Malaysia is also home to the Islamic Financial Services Board (IFSB), an international standard-setting body. In addition, Malaysia is a renowned destination for the inter­national community in learning and gaining the knowledge and expertise on Islamic banking and finance.
This success story reflects the relentless and concerted efforts of the Government and monetary and financial authorities in Malaysia, in particular Bank Negara Malaysia and the Securities Commission.
This success list is by no means exhaustive and will continue to grow in line with the expanding global and domestic banking and financial environment.
Notwithstanding, one of the many contributions from the growing success of Islamic banking and financial industry in Malaysia that warrants to be highlighted is the recognition given to the graduates of Islamic-based tertiary qualifications.
Before the establishment of the first Islamic Bank in Malaysia some 30 years ago, graduates with Islamic-based qualifications, such as studies in Islamic jurisprudence or syariah, fiqhfiqh Muamalat or other branches of studies that are related to Islam, may find difficulty getting a job in the mainstream economy.
Their contribution was restricted to fundamental religious matters, and their job opportunities were very limited.
There were perceptions that these graduates could only contribute by being ustaz (religious teacher), and work in a religious school or teach Islamic subjects in national schools.
Some may work in religious depar­tments or become an imam in the mosque. Undoubtedly, these are noble professions; and they earn decent salaries for sustainable living.
Due to this, if one chooses to study about religion, one may be considered as having no prospects, if we talk in terms of professionalism and monetary rewards coming with it.
In this regard, it was obvious that 30 years ago, we could hardly find a person with syariah or fiqh background working in a bank.
This perception has been transformed in recent years amidst the rapid growth of Islamic banking and financial industry in Malaysia and also globally.
The growth of the industry has created an increasing demand for graduates with Islamic-based qualification to work in the mainstream industry of the economy.
Syariah-qualified persons are greatly needed because Islamic banks and financial institutions must adhere strictly to comply with syariah rulings, which are guided by the establishment of various syariah compliance frameworks to guide the institutions’ activities.
The Employment Outlook and Salary Guide 2012/2013 published by Kelly Services had reported that the current salary of syariah professionals in Islamic banking and financial institution is very competitive and on par with other professionals.
Based on the report, the head of syariah in banking and financial industry currently earns a minimum salary of RM8,000 and a maximum of RM20,000 per month.
At this salary scale, the syariah professional’s salary is on par with other professionals, for example, in the area of information and communication technology (ICT), accounting and finance, administration, marketing, investment and other professionals in other industries with the same number of years in experience (five to 10 years) and qualification levels (basic degree or Masters).
Compared within the banking and financial industry itself, the salary scale is on the higher bracket of middle management.
The report asserted that as Malaysia has become a key Islamic banking and financial hub of Asia, the need for specialised talent in this sector has intensified, with strong emphasis placed on four core sectors in Islamic finance, i.e.

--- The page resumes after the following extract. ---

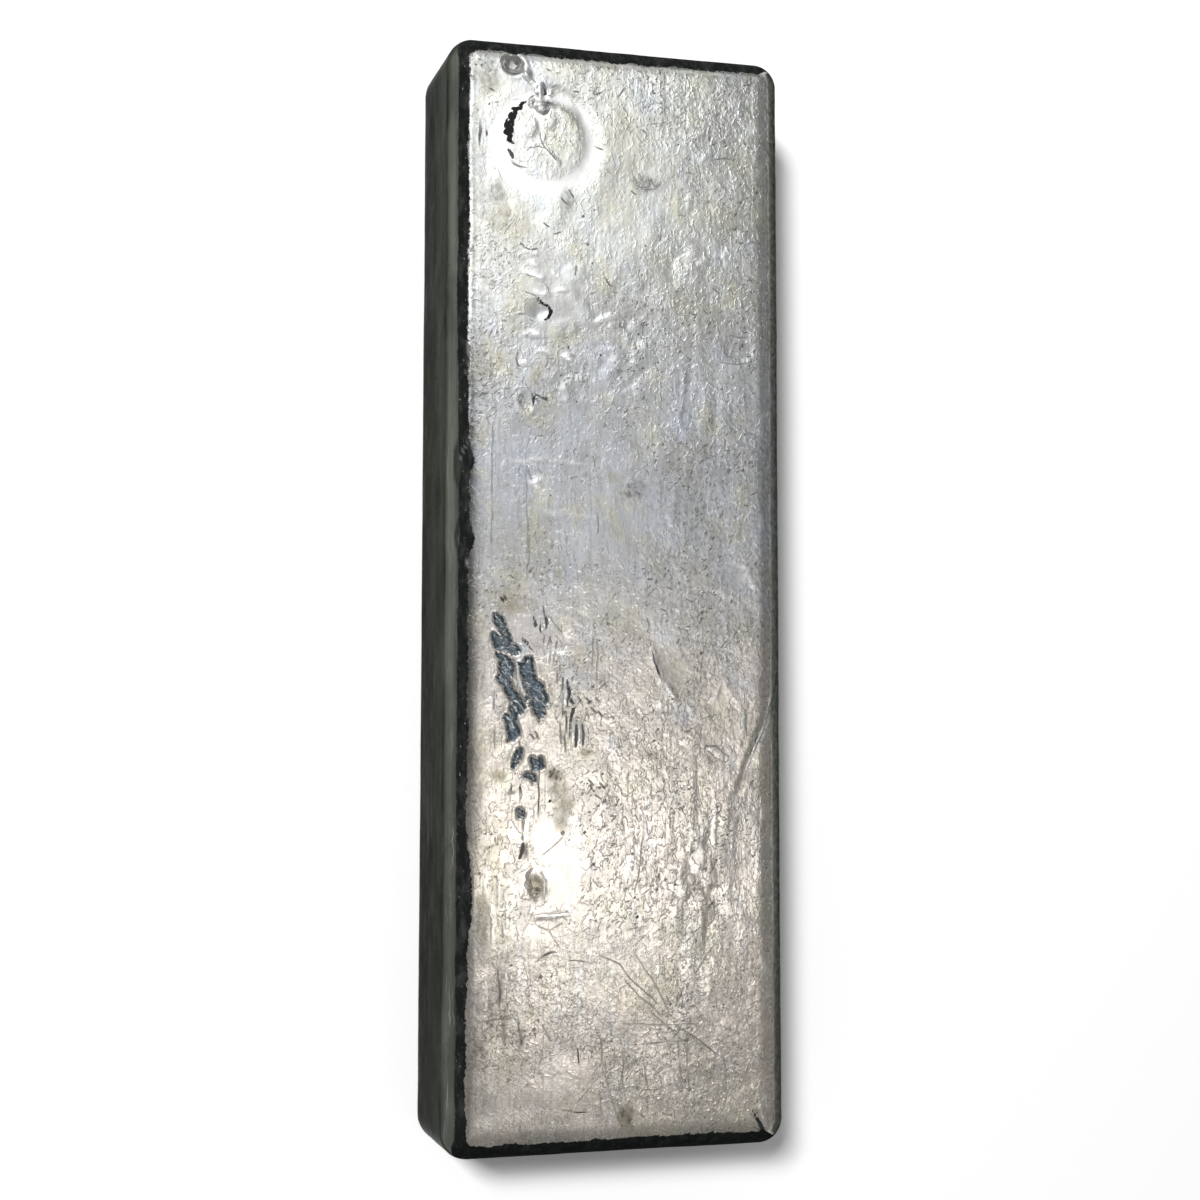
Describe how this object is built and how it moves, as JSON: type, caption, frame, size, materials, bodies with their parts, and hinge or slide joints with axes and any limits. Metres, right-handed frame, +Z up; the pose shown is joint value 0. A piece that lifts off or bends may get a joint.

Islamic banking, Takaful, Islamic capital market and Islamic money market.
The Islamic banking and financial industry in Malaysia has not only grown in size and infrastructure, it has also enabled the industry to recognise the value of Islamic-based qualifications, and elevate the status of Islamic-based qualifications in the mainstream economy.
Based on employment and salary trends, it seems that the syariah profession may one day become a profession of choice that will attract many young and talented Muslims, similar to what previous Muslim generations used to aspire, in becoming doctors, engineers, accountants, or lawyers.